***** Dataset extract *****

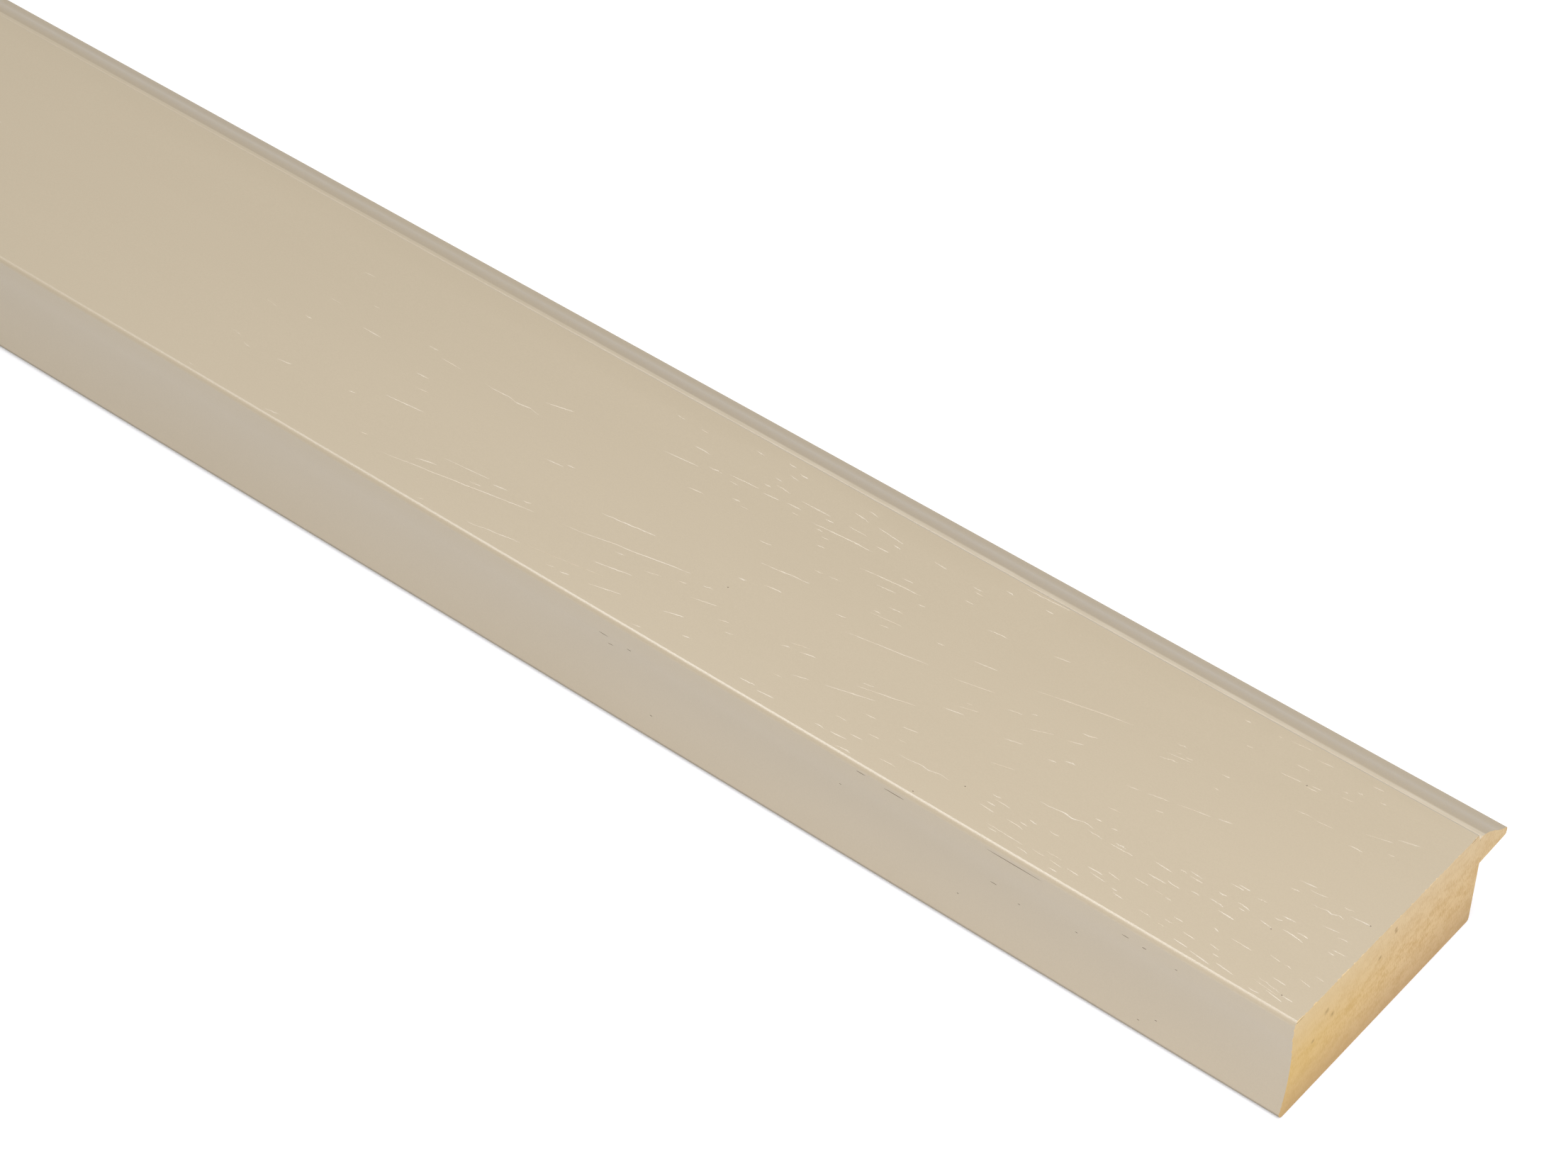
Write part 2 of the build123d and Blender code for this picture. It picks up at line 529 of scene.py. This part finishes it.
def fitsFace(fromEnd, across, length, angle):
    # Clear of both ends and of the quirk
    toEnd = min(fromEnd, stickLength / mm - fromEnd)
    toQuirk = abs(across - pores["faceAcross"][1])
    sideways = length / 2 * abs(math.sin(angle * degree))
    return toEnd > length / 2 + pores["endMargin"] and toQuirk > sideways + pores["quirkMargin"]


def isClear(fromEnd, across, length, other):
    # Clear of another pore
    if abs(fromEnd - other[0]) > (length + other[2]) / 2 + pores["gapAlong"]:
        return True
    line = other[1] - (fromEnd - other[0]) * math.tan(other[3] * degree)
    return abs(across - line) > pores["gapAcross"] + pores["gapShare"] * length


def farCluster(draw):
    start = draw.uniform(pores["farFrom"], stickLength / mm - pores["farMargin"])
    low = draw.uniform(*pores["farLow"])
    stop = start + draw.uniform(*pores["farLong"])
    high = low + draw.uniform(*pores["farWide"])
    count = draw.randint(*pores["farCount"])
    return start, stop, low, high, count, pores["farShortest"], draw.choice(pores["farLongest"])


def scatterPores():
    # The kept pores first, and then random ones that stay clear of them and of each other
    draw = random.Random(pores["seed"])
    placed = list(pores["kept"])
    clusters = pores["clusters"] + [farCluster(draw) for _ in range(pores["farClusters"])]
    lowest, highest = pores["faceAcross"]
    for start, stop, low, high, count, shortest, longest in clusters:
        for _ in range(count):
            fromEnd = draw.uniform(start, stop)
            across = draw.uniform(max(low, lowest), min(high, highest))
            length = shortest + (longest - shortest) * draw.random() ** pores["shortness"]
            angle = grainAngle(fromEnd, across) + draw.uniform(-pores["stray"], pores["stray"])
            kind = "wavy" if length > pores["wavyFrom"] else draw.choice(pores["shortKinds"])
            clear = all(isClear(fromEnd, across, length, other) for other in placed)
            if clear and fitsFace(fromEnd, across, length, angle):
                placed.append((fromEnd, across, length, angle, kind))
    return placed


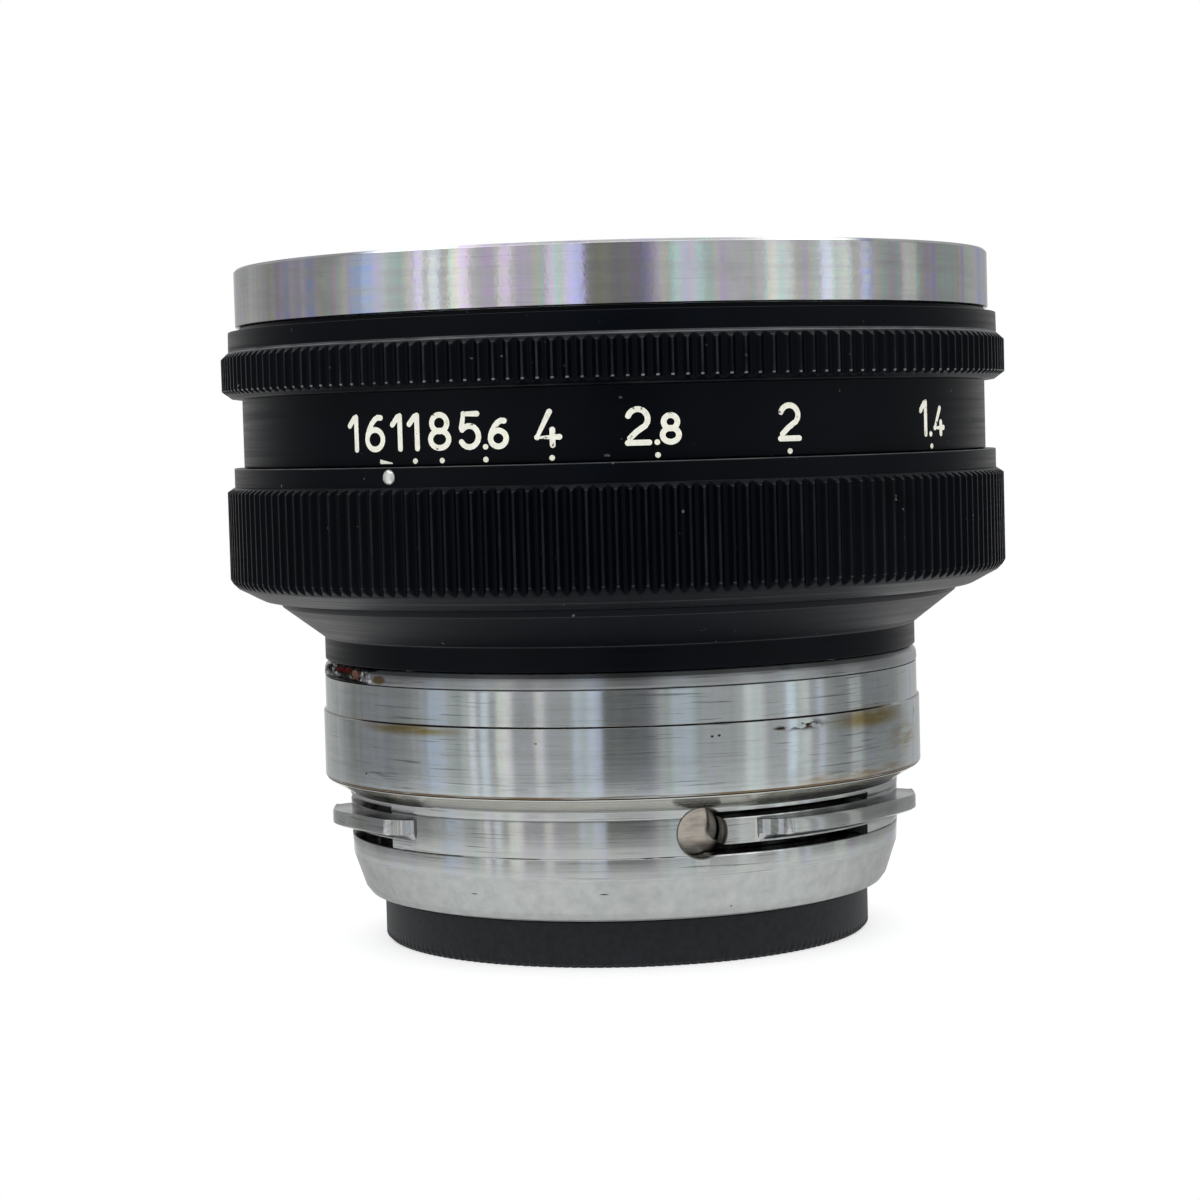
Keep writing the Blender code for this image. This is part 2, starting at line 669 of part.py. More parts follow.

*****

Instructions for the task ▸
Your task is to quote all of the data word for word.

Full answer ▸
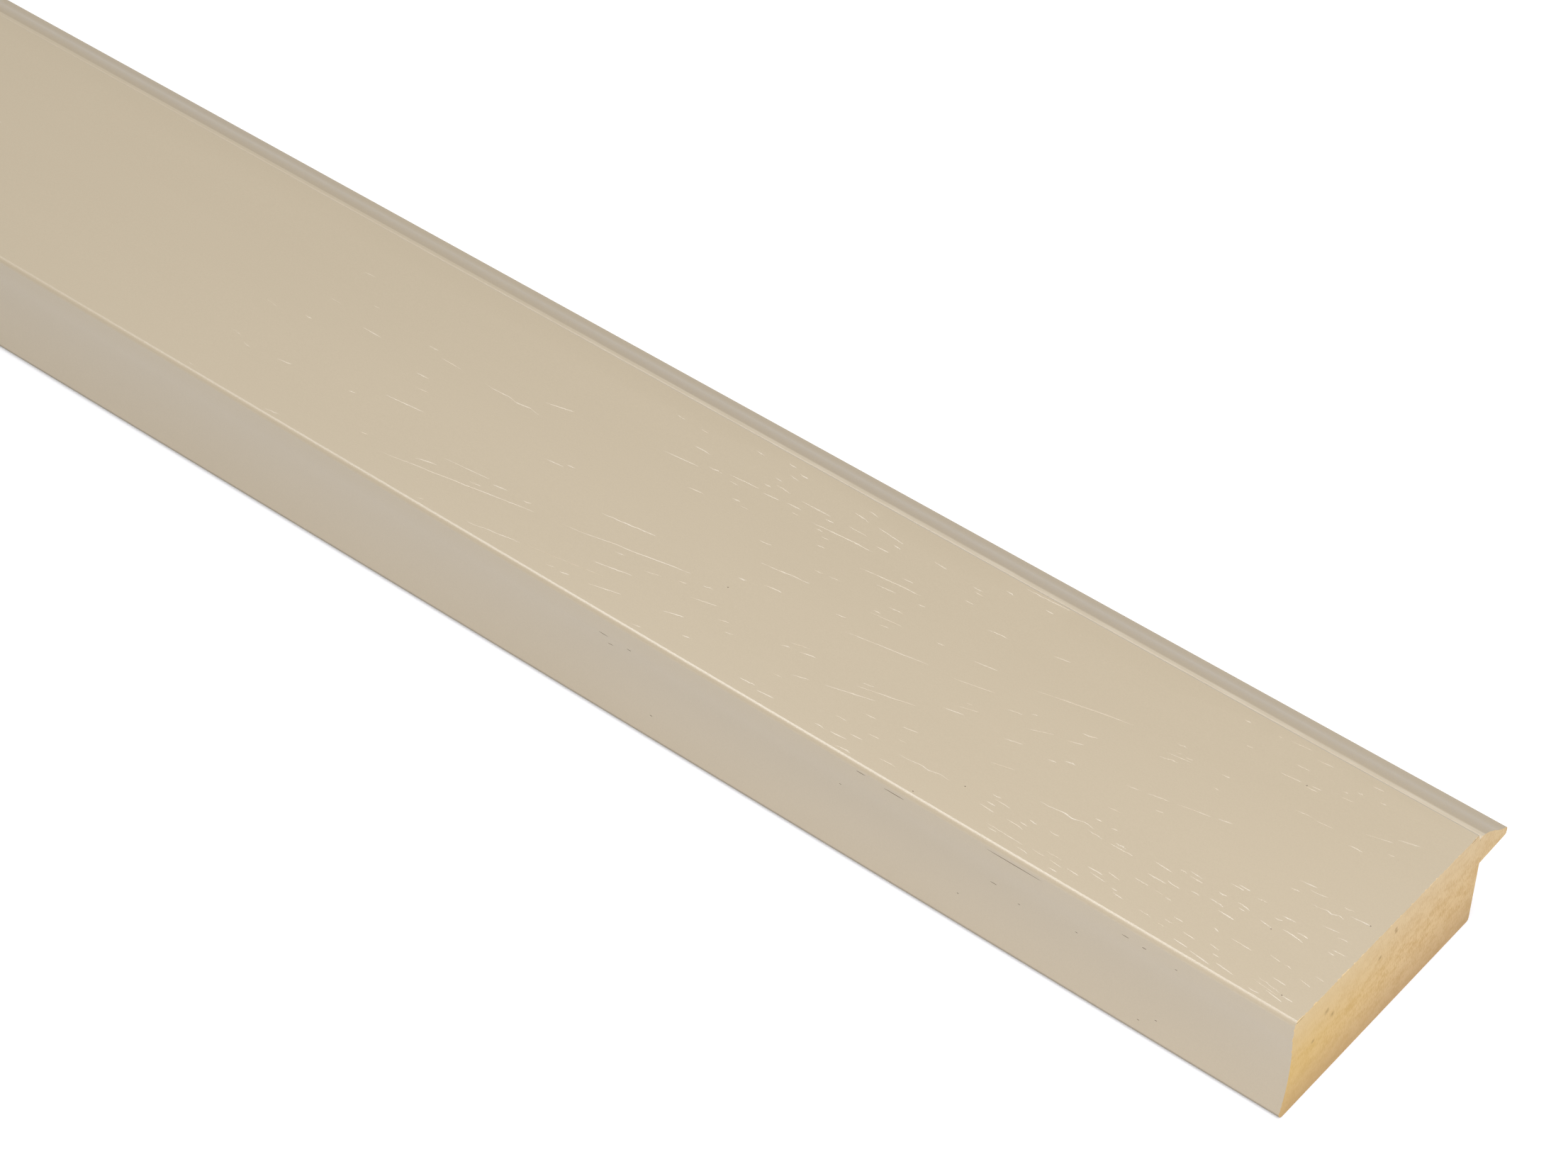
Write part 2 of the build123d and Blender code for this picture. It picks up at line 529 of scene.py. This part finishes it.
def fitsFace(fromEnd, across, length, angle):
    # Clear of both ends and of the quirk
    toEnd = min(fromEnd, stickLength / mm - fromEnd)
    toQuirk = abs(across - pores["faceAcross"][1])
    sideways = length / 2 * abs(math.sin(angle * degree))
    return toEnd > length / 2 + pores["endMargin"] and toQuirk > sideways + pores["quirkMargin"]


def isClear(fromEnd, across, length, other):
    # Clear of another pore
    if abs(fromEnd - other[0]) > (length + other[2]) / 2 + pores["gapAlong"]:
        return True
    line = other[1] - (fromEnd - other[0]) * math.tan(other[3] * degree)
    return abs(across - line) > pores["gapAcross"] + pores["gapShare"] * length


def farCluster(draw):
    start = draw.uniform(pores["farFrom"], stickLength / mm - pores["farMargin"])
    low = draw.uniform(*pores["farLow"])
    stop = start + draw.uniform(*pores["farLong"])
    high = low + draw.uniform(*pores["farWide"])
    count = draw.randint(*pores["farCount"])
    return start, stop, low, high, count, pores["farShortest"], draw.choice(pores["farLongest"])


def scatterPores():
    # The kept pores first, and then random ones that stay clear of them and of each other
    draw = random.Random(pores["seed"])
    placed = list(pores["kept"])
    clusters = pores["clusters"] + [farCluster(draw) for _ in range(pores["farClusters"])]
    lowest, highest = pores["faceAcross"]
    for start, stop, low, high, count, shortest, longest in clusters:
        for _ in range(count):
            fromEnd = draw.uniform(start, stop)
            across = draw.uniform(max(low, lowest), min(high, highest))
            length = shortest + (longest - shortest) * draw.random() ** pores["shortness"]
            angle = grainAngle(fromEnd, across) + draw.uniform(-pores["stray"], pores["stray"])
            kind = "wavy" if length > pores["wavyFrom"] else draw.choice(pores["shortKinds"])
            clear = all(isClear(fromEnd, across, length, other) for other in placed)
            if clear and fitsFace(fromEnd, across, length, angle):
                placed.append((fromEnd, across, length, angle, kind))
    return placed


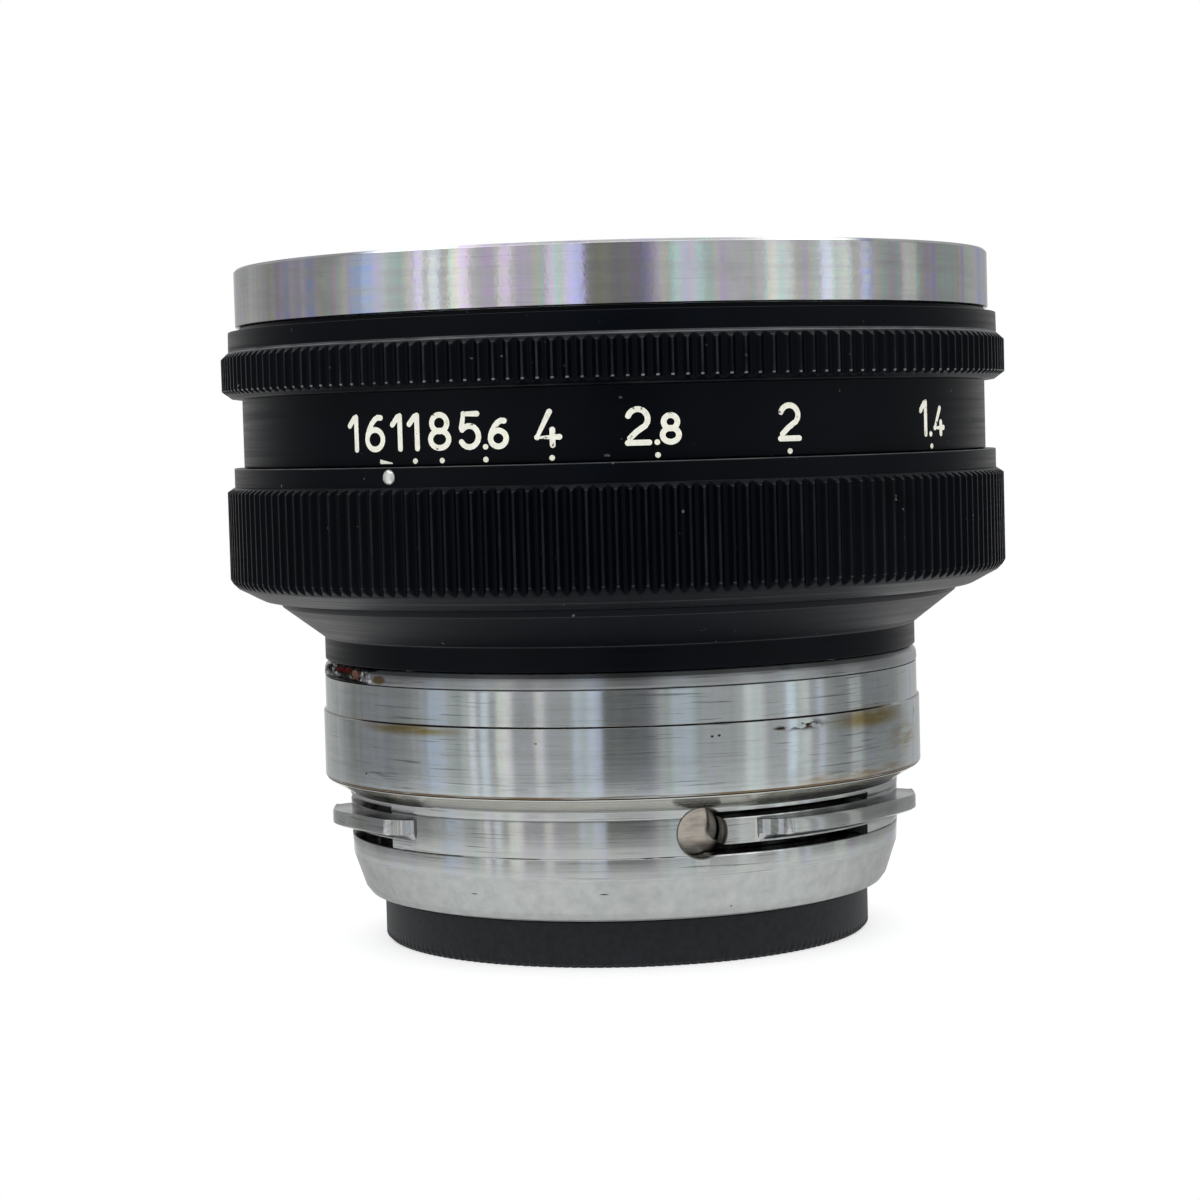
Keep writing the Blender code for this image. This is part 2, starting at line 669 of part.py. More parts follow.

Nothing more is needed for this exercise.